Блюз становился основой музыки, которую позже назвали ливерпульским саундом. Мы с Джедом смотрели на это с чувством глубокой печали.
— Боже, эти парни называются Rolling Stones! Ты их видел? Они просто уроды, и они пачками сдирают риффы Мадди Уотерса. В них нет души, только барабанщик демонстрирует хоть какое–то чувство стиля, — возмущался Джед.
— Каким образом?
— Он хотя бы носит клубный пиджак.
Тот факт, что они пытались звучать по–черному, в то время как вели себя как самая дерзкая шпана, не лезло ни в одни ворота. Моей целью было найти свой стиль.

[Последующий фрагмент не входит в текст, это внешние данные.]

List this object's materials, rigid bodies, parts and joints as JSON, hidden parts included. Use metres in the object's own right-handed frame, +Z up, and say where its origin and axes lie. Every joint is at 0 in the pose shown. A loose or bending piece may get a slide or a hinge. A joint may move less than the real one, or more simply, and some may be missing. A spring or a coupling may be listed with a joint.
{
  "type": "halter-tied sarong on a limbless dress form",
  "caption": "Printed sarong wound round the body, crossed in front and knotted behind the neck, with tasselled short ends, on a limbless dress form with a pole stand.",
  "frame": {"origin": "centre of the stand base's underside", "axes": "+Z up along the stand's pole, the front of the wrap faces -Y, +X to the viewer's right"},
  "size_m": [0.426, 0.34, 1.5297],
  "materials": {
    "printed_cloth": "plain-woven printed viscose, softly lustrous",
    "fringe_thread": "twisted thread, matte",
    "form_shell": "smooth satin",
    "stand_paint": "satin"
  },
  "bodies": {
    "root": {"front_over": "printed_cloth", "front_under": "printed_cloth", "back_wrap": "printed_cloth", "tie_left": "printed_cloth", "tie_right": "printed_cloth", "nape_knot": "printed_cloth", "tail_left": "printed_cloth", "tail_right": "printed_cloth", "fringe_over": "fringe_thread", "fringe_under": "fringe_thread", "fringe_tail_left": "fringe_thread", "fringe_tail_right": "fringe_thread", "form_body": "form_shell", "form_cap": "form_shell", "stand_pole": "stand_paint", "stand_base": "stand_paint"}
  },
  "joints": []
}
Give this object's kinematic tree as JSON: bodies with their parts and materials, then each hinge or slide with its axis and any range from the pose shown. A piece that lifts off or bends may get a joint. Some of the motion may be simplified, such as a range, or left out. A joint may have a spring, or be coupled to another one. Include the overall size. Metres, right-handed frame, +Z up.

Я собрал группу под названием John Brown’s Bodies. Мы играли в клубе «Pop Inn» в Брайтоне. Джеда в группе не было. Мне казалось, что Джед не согласится с некоторыми коммерческими элементами, которые я хотел ввести. Но дух Джеда всегда витал рядом, он и сейчас со мной. Существенным плюсом в составе JBB кроме органа, гитары, баса и барабанов был фургон одного из музыкантов. Pop Inn был блюзовым клубом, где выступали Georgie Fame’s Blues Flames и Graham Bond Organisation. Гэри Фарр (сын чемпиона по боксу в супертяжёлом весе Томми Фарра, единственного британского боксера, выдержавшего бой с Джо Луисом) руководил группой T–Bones. Они уже выступали на Фестивале блюза и джаза в Ричмонде, аккомпанируя Сонни Бой Уильямсону. Ещё они выпустили сингл “One More Chance”, который медленно взбирался на вершину чартов. Это был попсовый номер, едва олицетворявший аутентичный блюз, что T–Bones играли на сцене. Я поджемовал с их барабанщиком Брайаном Уокли в баре «У Харрисона». Он рассказал об этом Гэри, устрашающего вида парня, который растягивал слова в дикой смеси валлийского и суссекского акцентов. На самом деле Гэри был классным фронтменом, замечательным блюзовым вокалистом.
— Я хочу, чтобы ты играл в моей группе, — прорычал Гэри.
Я глянул на Брайана Уокли, который кивал головой, чтобы я быстрее согласился. С ним в группе я был уверен, что музыка останется в пределах моих норм приемлемости.
— Когда я начинаю?
Я быстро написал заявление об увольнении на фабрике, они быстро его приняли, пожелав удачи. Я с облегчением вздохнул: мне больше не придется по утрам совершать утомительные поездки на поезде.